Vs. 2, “Son of man, confront Jerusalem with her detestable practices.” Here we are presented another allegory (story with a hidden meaning) just like our previous chapter. We are presented a picture of a baby (vs. 4-6) and in this portrays God’s love for Israel. As the baby grows up to a woman, the woman is beautiful and starts to turn to the world (vs. 15). Israel is compared to wife who turns to adultery and prostitutes herself to others (vs. 32). The sin plays out and the prostitute suffers severely for her wayward sins. Yet, we see a husband (God) whose heart is broken, but still loves his wife and forgives her. It’s really a very sad alleogry that must break the heart of God to see those He loves turn their hearts hard with pride and selfishness.

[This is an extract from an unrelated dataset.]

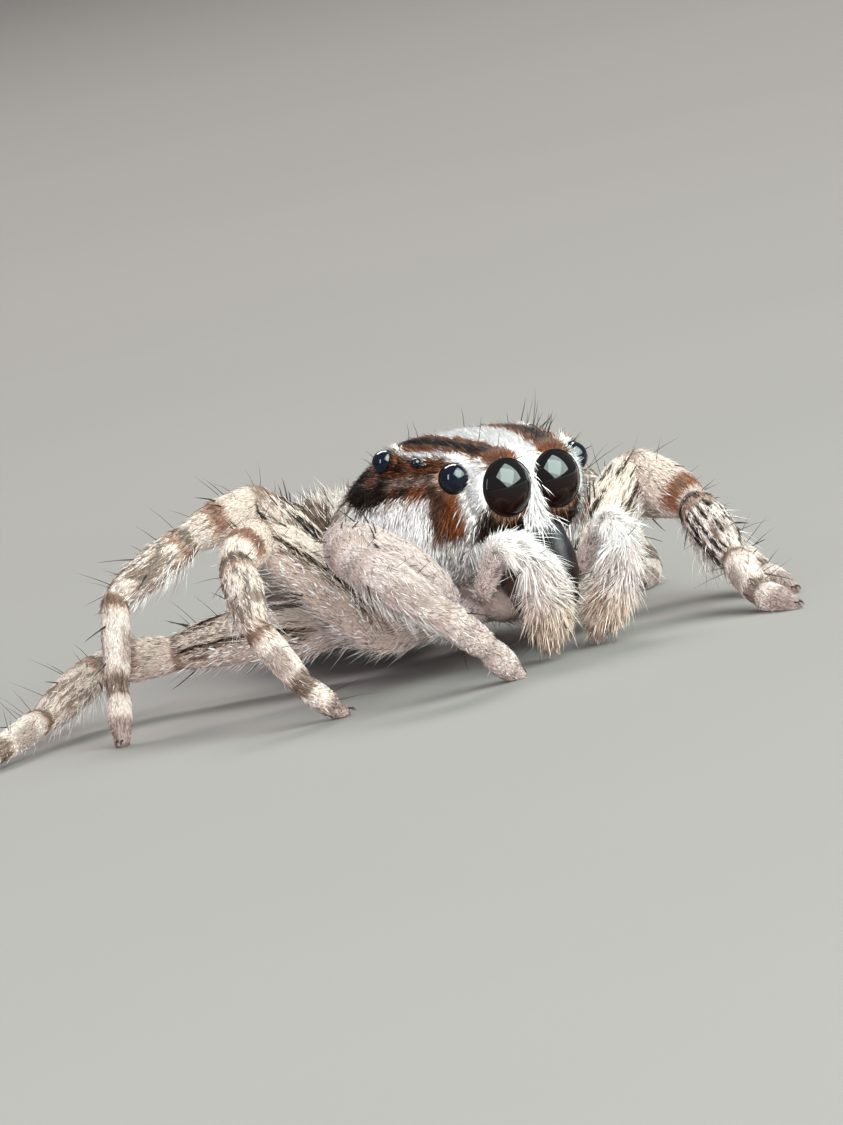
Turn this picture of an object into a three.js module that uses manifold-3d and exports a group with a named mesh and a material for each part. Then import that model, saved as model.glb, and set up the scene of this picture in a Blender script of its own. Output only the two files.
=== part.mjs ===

Regarding application…Remember Your Sins. Vs. 61, “Then you will remember your ways and be ashamed…” Seems like a strange encouragement. But this is exactly what we need to do. Too often, we get so busy with life we press forward with the tasks at hand, forgetting the things we need to repent of. We think, “It’s all good!” But little do we realize we are going down that slippery slope not realizing we are going downward. Brothers & Sisters, I encourage you to travel deeper into your heart. Be still today and ask the Lord help reveal to you what might be things that are keeping you from completely turning to Him. He loves us so much, don’t ever forget that!
Vs. 1, “Therefore, since Christ suffered in his body, arm yourselves also with the same attitude, because he who has suffered in his body is done with sin.” Peter has already addressed everyday suffering, but now he tells of specific persecution & suffering to come. We are reminded that when we suffer it really is a road to purification (Vs. 1-6) But another real plus to suffering that it most definitely will unite a church who seeks to do His will (Vs. 7-11). But the greatest factor of suffering is the fact that when we suffer, Christ is glorified. Christ is Glorified = We suffer. We suffer = Christ is glorified. This should be a stark lesson on why we should never complain when we suffer.

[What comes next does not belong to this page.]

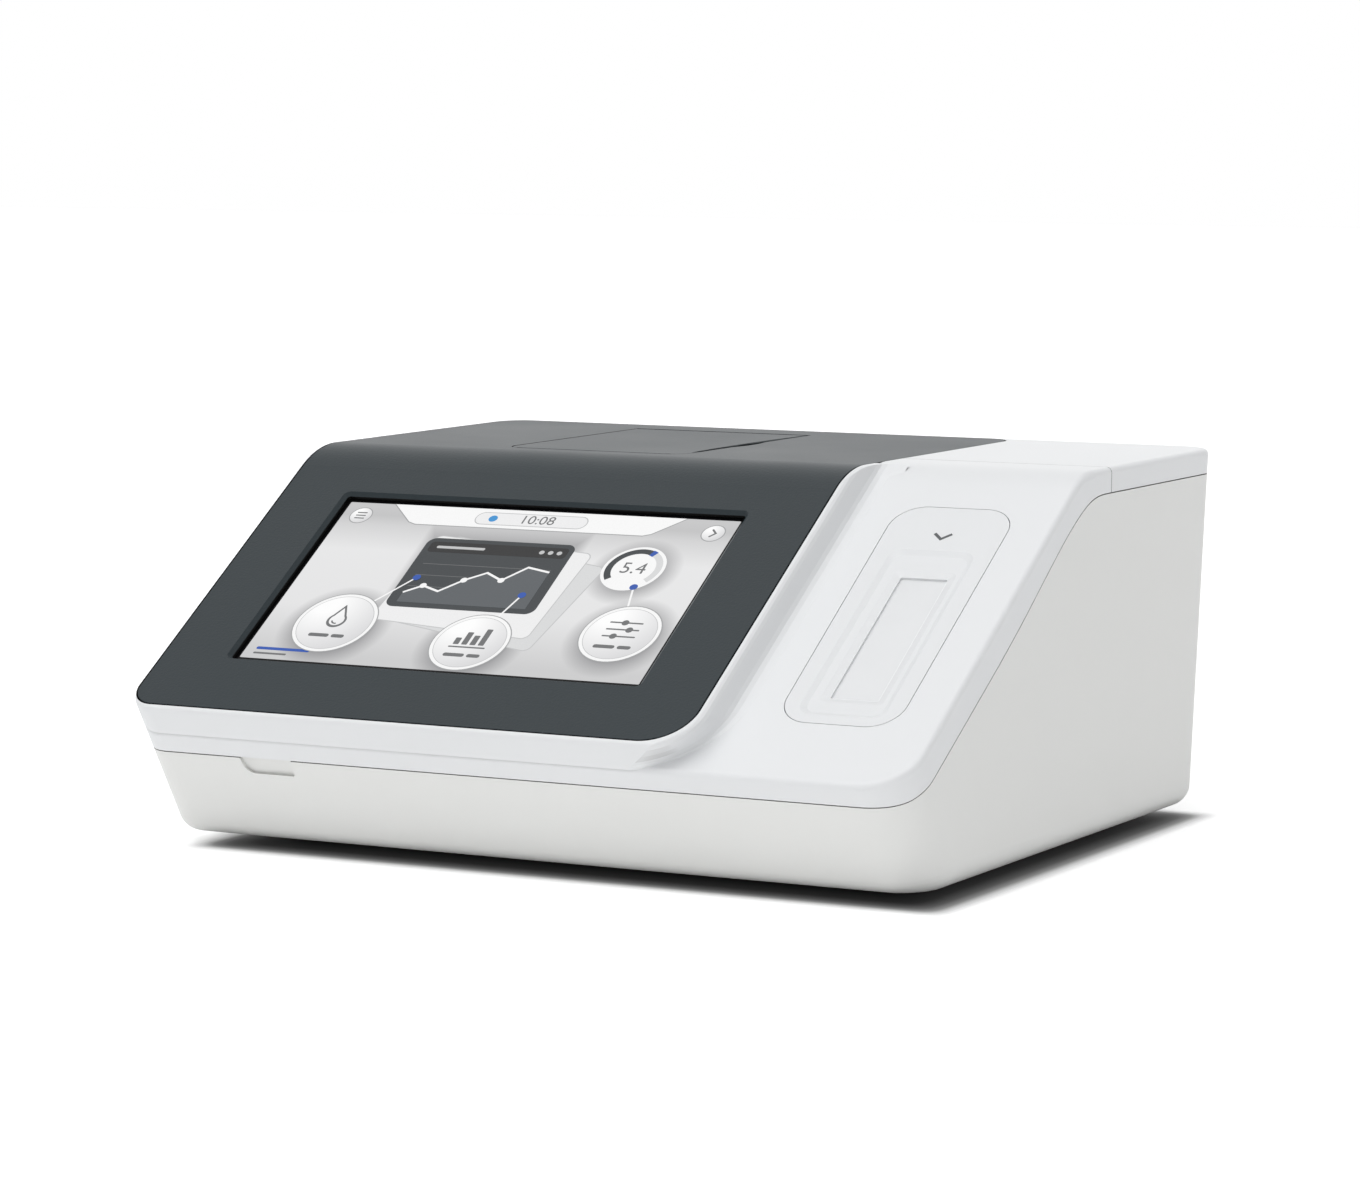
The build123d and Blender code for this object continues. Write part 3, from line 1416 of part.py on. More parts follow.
def rocker_plane():
    """Plane across the rocker's axle; z along the axle, x up the wall."""
    plane = switch_plane()
    return Plane(origin=plane.origin, x_dir=plane.y_dir, z_dir=plane.x_dir)


def switch_housing():
    """Rocker switch body with its rim, clipped into the rear wall."""
    plane = switch_plane()
    rim = Rectangle(switch_body_x + 2 * switch_rim, switch_body_z + 2 * switch_rim)
    body = extrude(plane * fillet(rim.vertices(), switch_rim), amount=switch_rim_t)
    core = fillet(Rectangle(switch_body_x, switch_body_z).vertices(), switch_corner_r - switch_gap / 2)
    body += extrude(plane * core, amount=-switch_depth)
    room = Rectangle(rocker_x + 2 * rocker_gap, rocker_z + 2 * rocker_gap)
    body -= extrude(plane.offset(2 * switch_rim_t) * room, amount=-rocker_room)
    bore = rocker_plane() * Circle(rocker_pin_r + pin_clearance)
    return body - extrude(bore, amount=rocker_x / 2 + rocker_pin_len + rocker_end_gap, both=True)


def power_rocker():
    """Rocker with two pins, resting on its lower side."""
    half = rocker_z / 2
    profile = [(-half, rocker_edge), (-half + rocker_edge, rocker_horn), (0, rocker_dip)]
    profile += [(half - rocker_edge, rocker_horn), (half, rocker_edge)]
    profile += [(half - rocker_dip, -rocker_skirt), (0, -2 * rocker_skirt)]
    profile += [(-half + rocker_dip, -rocker_skirt)]
    body = extrude(make_face(Polyline(*profile, close=True)), amount=rocker_x / 2, both=True)
    body += extrude(Circle(rocker_pin_r), amount=rocker_x / 2 + rocker_pin_len, both=True)
    return rocker_plane().location * (Rot(0, 0, -rocker_tilt) * body)


def fan_frame():
    """Square fan housing with struts and the fixed bearing post."""
    face = fillet(Rectangle(fan_size, fan_size).vertices(), fan_corner_r) - Circle(fan_bore_r)
    for x, z in corner_points(0, 0, fan_hole_pitch / 2, fan_hole_pitch / 2):
        face -= Pos(x, z) * Circle(fan_hole_r)
    plane = Plane(origin=(fan_x, fan_seat_y, fan_z), x_dir=(1, 0, 0), z_dir=(0, 1, 0))
    body = extrude(plane * face, amount=-fan_t)
    struts = Circle(fan_hub_r)
    for angle in (45, 135):
        struts += Rot(0, 0, angle) * Rectangle(2 * fan_bore_r + fan_strut, fan_strut)
    body += extrude(plane.offset(-fan_t) * struts, amount=fan_strut_t)
    low = fan_seat_y - fan_t + fan_strut_t
    return body + y_rod(fan_x, fan_z, fan_shaft_r, low - fuse, fan_seat_y - fan_post_inset)


def fan_blade():
    """One pitched blade, from hub to tip."""
    root = Plane(origin=(fan_hub_r - fan_blade_root, 0, 0), x_dir=(0, 1, 0), z_dir=(1, 0, 0))
    tip = Plane(origin=(fan_bore_r - fan_tip_gap, 0, 0), x_dir=(0, 1, 0), z_dir=(1, 0, 0))
    inner = root * (Rot(0, 0, fan_root_pitch) * Rectangle(fan_root_chord, fan_blade_t))
    outer = tip * (Rot(0, 0, fan_tip_pitch) * Rectangle(fan_tip_chord, fan_blade_t))
    return loft([inner, outer], ruled=True)


def fan_rotor():
    """Hub cup with its blades, bored for the bearing post."""
    low = fan_seat_y - fan_t + fan_strut_t + fan_rotor_gap
    high = fan_seat_y - fan_rotor_gap
    body = y_rod(fan_x, fan_z, fan_hub_r - fan_hub_gap, low, high)
    for n in range(fan_blades):
        blade = Rot(0, n * 360 / fan_blades, 0) * fan_blade()
        body += Pos(fan_x, (low + high) / 2, fan_z) * blade
    return body - y_rod(fan_x, fan_z, fan_shaft_r + shaft_clearance, low, high - fan_cup_t)


def rubber_feet():
    """Four feet pressed into the floor's recesses."""
    pads = []
    for x, y in feet:
        pad = z_rod(x, y, foot_r, 0, foot_pad_h)
        pads.append(fillet([e for e in pad.edges() if lies_on(e, (0, 1, 0))], foot_edge_r))
    return Compound(pads)


def case_screws():
    """Screws from below through the lower case into the upper shells."""
    head_r = screw_well_r - 2 * screw_clearance
    end = post_split_z + screw_grip - post_bore_spare
    head = lambda p: z_rod(p[0], p[1], head_r, screw_head_z - case_head_t, screw_head_z)
    shank = lambda p: z_rod(p[0], p[1], case_screw_r, screw_head_z - fuse, end)
    return screw_group(case_posts, head, shank)


outside = housing_outside()
shell = outside - housing_inside(wall)
upper = upper_shell(shell, outside)

nodes = {
    "lower_case": lower_case(shell),
    "front_fascia": front_fascia(upper),
    "rear_top_cover": rear_top_cover(upper),
    "display_cover": display_cover(),
    "compartment_lid": compartment_lid(),
    "lid_hinge_pins": lid_hinge_pins(),
    "touch_glass": touch_glass(),
    "lcd_panel": lcd_panel(),
    "display_bracket": display_bracket(),
    "display_screws": display_screws(),
    "display_ribbon": display_ribbon(),
    "ribbon_socket": ribbon_socket(),
    "scan_bezel": scan_bezel(),
    "scan_window": scan_window(),
    "scanner_bracket": scanner_bracket(),
    "scanner_screws": scanner_screws(),
    "scanner_module": scanner_module(),
    "scanner_lens": scanner_lens(),
    "compartment_well": compartment_well(),
    "mechanism_frame": mechanism_frame(),
    "cartridge_holder": cartridge_holder(),
    "holder_shafts": holder_shafts(),
    "shaft_bushes": shaft_bushes(),
    "holder_gear": holder_gear(),
    "drive_pinion": drive_pinion(),
    "motor_shaft": motor_shaft(),
    "stepper_motor": stepper_motor(),
    "motor_screws": motor_screws(),
    "heater_block": heater_block(),
    "light_source": light_source(),
    "photo_detector": photo_detector(),
    "home_sensor": home_sensor(),
    "lid_switch": lid_switch(),
    "chassis_plate": chassis_plate(),
    "chassis_screws": chassis_screws(),
    "board_standoffs": board_standoffs(),
    "main_board": main_board(),
    "power_board": power_board(),
    "usb_ports": usb_ports(),
    "lan_port": lan_port(),
    "dc_inlet": dc_inlet(),
    "switch_housing": switch_housing(),
    "power_rocker": power_rocker(),
    "fan_frame": fan_frame(),
    "fan_rotor": fan_rotor(),
    "rubber_feet": rubber_feet(),
    "case_screws": case_screws(),
}

for name, shape in nodes.items():
    export_step(shape, f"parts/{name}.step")
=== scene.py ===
import bpy, bmesh, math
from mathutils import Matrix, Vector

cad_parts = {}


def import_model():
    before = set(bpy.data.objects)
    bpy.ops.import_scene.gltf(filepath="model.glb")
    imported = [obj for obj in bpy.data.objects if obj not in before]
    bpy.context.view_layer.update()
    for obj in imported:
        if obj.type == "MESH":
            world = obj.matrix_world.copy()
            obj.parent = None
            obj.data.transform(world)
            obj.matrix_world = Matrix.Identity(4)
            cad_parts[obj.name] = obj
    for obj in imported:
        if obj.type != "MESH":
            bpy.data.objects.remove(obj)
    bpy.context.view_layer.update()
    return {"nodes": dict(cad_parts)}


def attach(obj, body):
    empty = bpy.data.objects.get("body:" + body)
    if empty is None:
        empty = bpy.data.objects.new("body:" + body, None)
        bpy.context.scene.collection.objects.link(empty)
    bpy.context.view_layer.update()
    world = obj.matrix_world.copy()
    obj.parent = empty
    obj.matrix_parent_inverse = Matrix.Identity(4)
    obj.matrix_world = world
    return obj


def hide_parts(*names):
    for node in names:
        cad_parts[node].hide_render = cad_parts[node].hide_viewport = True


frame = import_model()
MM = 0.001

# Values of the part's own source, in millimetres, with the incline's angle in radians. A cover or lid is
# (left, right, front, rear), and its radii are those of the front left, the front right and both rear corners.
NOSE_Y, NOSE_Z = -129.36, 49.9
INCLINE = math.radians(33.2)
TOP_Z = 129.0
WING_DROP = 10.2
GLASS_DEPTH = 2.5
SEAM_FRONT_Z = NOSE_Z - 16.0
KNEE_R = 40.0
COVER = (-142.6, 66.9, 2.1, 125.8)
COVER_RADII = (9.0, 16.0, 10.0)
COVER_GAP = 0.4
LID = (-78.0, -7.0, 11.52, 109.0)

# Directions, where the incline's knee would be without its round, and how far the round reaches from there
UP, DOWN, FORWARD = (0.0, 0.0, 1.0), (0.0, 0.0, -1.0), (0.0, -1.0, 0.0)
OFF_INCLINE = (0.0, -math.sin(INCLINE), math.cos(INCLINE))
INTO_INCLINE = tuple(-c for c in OFF_INCLINE)
KNEE_V = (TOP_Z - NOSE_Z) / math.sin(INCLINE)
KNEE_REACH = KNEE_R * math.tan(INCLINE / 2)


def on_incline(x, v, out=0.0, drop=0.0):
    """Point on the incline: x across, v up the slope, out away from it."""
    s, c = math.sin(INCLINE), math.cos(INCLINE)
    depth = drop - out
    return Vector((x, NOSE_Y + v * c + depth * s, NOSE_Z + v * s - depth * c)) * MM


def placed(name, data):
    """New object in the scene."""
    obj = bpy.data.objects.new(name, data)
    bpy.context.scene.collection.objects.link(obj)
    return obj


# ---------------------------------------------------------------- materials
DRIFT_SCALE, DOT_SCALE, TRACE_SCALE = 14.0, 2600.0, 160.0
GLOSS_SPREAD = 0.04
# Heights where the painted gap shade gives way to a part's own colour: the blend under a height, and the zone under
# a rim
ABOVE_BLEND = 0.2
RIM_ZONE = (1.9, 1.7, 0.03, 0.01)


def new_material(name):
    mat = bpy.data.materials.new(name)
    mat.use_nodes = True
    nodes = mat.node_tree.nodes
    bsdf = nodes["Principled BSDF"]
    return mat, nodes, mat.node_tree.links, bsdf


def node(nodes, kind, **settings):
    """Node with its settings; in_N sets the value of input N."""
    made = nodes.new(kind)
    for key, value in settings.items():
        if key.startswith("in_"):
            made.inputs[int(key[3:])].default_value = value
        else:
            setattr(made, key, value)
    return made


def joined(nodes, links, operation, first, second):
    """Two values through one math node."""
    made = node(nodes, "ShaderNodeMath", operation=operation)
    links.new(first, made.inputs[0])
    links.new(second, made.inputs[1])
    return made.outputs[0]


def object_xyz(nodes, links):
    """The object's own coordinates, one by one."""
    split = nodes.new("ShaderNodeSeparateXYZ")
    links.new(nodes.new("ShaderNodeTexCoord").outputs["Object"], split.inputs[0])
    return split.outputs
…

Regarding application…Loving Covers Sins. Vs. 8, “Above all, love each other deeply, because love covers over a multitude of sins.” What a wonderful verse! This is one of my favorite reminders about love in the Bible! Fact #1 – No one is righteous…in other words…no one is ever going to be perfect. Everyone is going to hurt you at some point in your life. Fact #2 – We are to love with the love of Christ. Not our own ability to love, but to love through the eyes & heart of Christ. Love still loves no matter what. If this were truly practiced…there should never ever be a divorce between believers. If this were to happen…people would stop holding grudges and sins against each other. Upon completeing our “Dealing with Conflict” series recently, this is a great reminder to apply it now to our lives!